La temporada de la Orquesta Sinfónica de Galicia ha llegado a su fin con otro gran monumento del repertorio sinfónico. Si algo ha definido este curso ha sido su ambición artística: desde la Alpina de Strauss hasta la Leningrado de Shostakóvich, pasando por emblemáticas sinfonías de Mahler. ¿Qué mejor broche a esta etapa que la Octava sinfonía de Anton Bruckner? La más extensa de su catálogo, probablemente la más ambiciosa, pero también la más humana; una creación en la que Bruckner deja a un lado el pathos religioso y se muestra cercano, vulnerable, casi tangible en su humanidad.
Giancarlo Guerrero firmó una dirección precisa y contundente que constituyó uno de los pilares del éxito de la noche. Los frutos de su relación con la OSG como director invitado se muestran en cada una de sus visitas. Su admirable versatilidad le permite manejar con idéntico aplomo programas de marcado acento latino o repertorios centroeuropeos. Por más que su origen caribeño pudiese sugerir otras afinidades, su Strauss, Mahler y ahora Bruckner son asombrosamente idiomáticos. Guerrero abordó la obra de memoria, con seguridad y convicción, construyendo una versión sólida que rehuyó de la retórica y que apostó por la exposición clara y sin artificios del material musical.
Un Bruckner objetivo, directo, incluso en ocasiones descarnado como ya se hizo evidente en pasajes del primer gran bloque, el Allegro moderato, como son el tremendo estallido orquestal tras la introducción de las fanfarrias, la superposición de líneas en las escalas descendentes de los metales frente a la cuerda en el desarrollo, o el violento clímax de la recapitulación que precede a la coda, donde la crudeza del timbre sustituyó a cualquier tentación mística. Una lectura analítica, pero no por ello carente de tensión. La amplitud dinámica fue explotada al máximo por Guerrero, llevando el Palacio de la Ópera a sus límites acústicos. Por una vez, el espacio respondió: el sonido llenó por completo la sala, sin saturaciones, con un equilibrio admirable.

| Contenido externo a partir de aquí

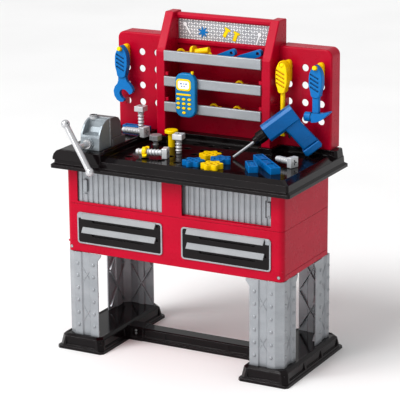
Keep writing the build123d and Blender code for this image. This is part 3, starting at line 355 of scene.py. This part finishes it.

Una parte crucial del mérito estuvo, sin duda, en el extraordinario trabajo de la orquesta. Los metales, reforzados como pocas noches, no por ello dejaron de ofrecer un nivel de cohesión y brillo difícil de igualar; pero también las maderas tuvieron un papel protagonista, reveladoras de texturas que a menudo pasan desapercibidas en el maremágnum bruckneriano. Las cuerdas volvieron a brillar con un sonido preciosista, elaborado, a la altura de las mejores tradiciones centroeuropeas. La decisión de dividir los violines en disposición antifonal fue especialmente acertada, pues realzó al máximo el diálogo entre ambas secciones. Además, permitió que los segundos —siempre en segundo plano— ocupasen una presencia física y acústica más evidente. Más discutible resultó la ubicación de las trompetas al fondo a la derecha, pues su posición resultó acústicamente desfavorable, quedando relegadas en presencia sonora respecto al metal grave.
Tras el viaje épico, emocional y estructuralmente sólido del Allegro, el Scherzo, compacto, mecánico, lleno de empuje, mantuvo la cohesión sin caer en la rigidez. Fue el Adagio —corazón emocional de la sinfonía— el que generó más debate. El enfoque intelectual de Guerrero, por momentos, resultó frío. No llegó a explorar del todo los intersticios de intensa emoción que este movimiento exige. El Finale, por su parte, sonó quizás excesivamente medido: delineado con precisión casi geométrica, pero sin terminar de adquirir la narrativa que exige su carácter apoteósico. Momentos como la reexposición del tema heroico en los metales, el extenso pasaje fugado que prepara el clímax final, o el solemne coral de las maderas que antecede al desenlace, fueron trazados con nitidez, pero sin alcanzar del todo la carga expresiva y la arquitectura emocional que podrían haber elevado el movimiento a un nivel verdaderamente trascendente. Disfrutamos, en cualquier caso, una interpretación de nivel altísimo, con una orquesta en estado de gracia y una dirección que aportó solidez y claridad. Un final sobresaliente para una temporada que ha dejado momentos memorables.